Matthew的脑子里像是雷击似的响起了一阵轰鸣,他在想,我这是在做梦吗?真的希望这只是个梦……
这些天田甜一直在网上和新闻里收集着有关Matthew伤势的进展情况。
她向台里告了假,以最快的速度办理好了赴美的签证,然后与正在准备着去新西兰海湾里度假的父母通了视频电话,把自己将要去旧金山的事儿告诉了他们。
“旧金山?是台里的工作需要吗?”父亲有些奇怪地问。
“……是去看望一位出了车祸的朋友……”田甜说。
“……好吧,路上要小心些。”父亲没有追问,他相信女儿为人处世的能力,并相信女儿有一天会把发生的事儿全都告诉给他们的。
飞机在雨夜中的成田机场腾空而起,田甜看着窗外脚下渐渐远去了的东京的灯火,为自己终于踏上了寻找爱的旅程而兴奋和激动着。
她把Matthew送给她的那个鲍鱼壳挂饰佩戴在胸前,心里默默地为Matthew的康复,和自己的行程祷告着。
夜航的机舱里变得很安静。她关闭了面前的媒体电视,闭上眼睛,想让自己的思绪平静下来。
这是她第一次前往旧金山,那个她魂牵梦绕着的,她所爱的人居住的城市;虽然在临行前她已经收集了足够的有关Matthew所在医院的信息,但是一想到下了飞机后,站在陌生的城市里的那份茫然,那种忐忑不安的感觉再一次向她袭来。
“他是否会为我的到来而感到高兴呢?他会不会不想见到我呢?这一年中,他会不会已经忘记了那位在他故乡海湾里遇到的女孩儿,而重新有了新爱?”每一个浮现在她脑海里的问题,都让她的心脏急速地跳动着。
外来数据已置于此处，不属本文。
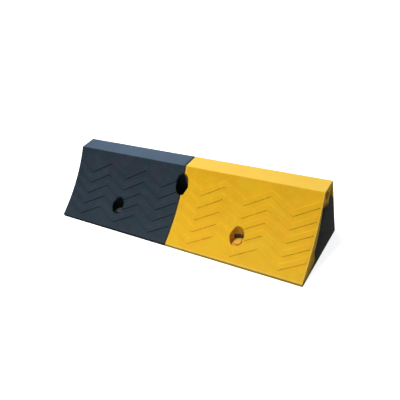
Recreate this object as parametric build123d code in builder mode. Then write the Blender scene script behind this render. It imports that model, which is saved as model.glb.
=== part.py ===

她已经为了照顾Matthew而做好了长期的打算。临行前她去见过台长,对他说自己觉得很疲惫,在考虑从这个行业里退下来。
这一年她的消沉状况是有目共睹的,但是台长仍然希望她有一天能够重新振作起来。
他在怀念着以往的那位聪明能干的女记者,于是还是想为自己和田甜留下一段重新考虑辞职问题的时间。
田甜在黑暗的机舱里闭上眼睛,想着临行前从新闻里了解到的,有关Matthew伤势和康复状况的新闻。
新闻里说,Matthew有可能会终生都无法再次站起来了。
她不由得想起了那个一同出海抓龙虾鲍鱼的下午,和在阳光下身穿黑色潜水服向她走来的健康帅气的身影,她的心就这样在黑暗的机舱里整夜地沉浮着,担心着,疼痛着…
飞机在晨光中降落在了旧金山机场。站在长长的队列里通了关,带着失去一天的时差和一夜未眠的昏沉沉的头脑,田甜走出了机场的海关。她叫住了一辆迎面驶来出租车。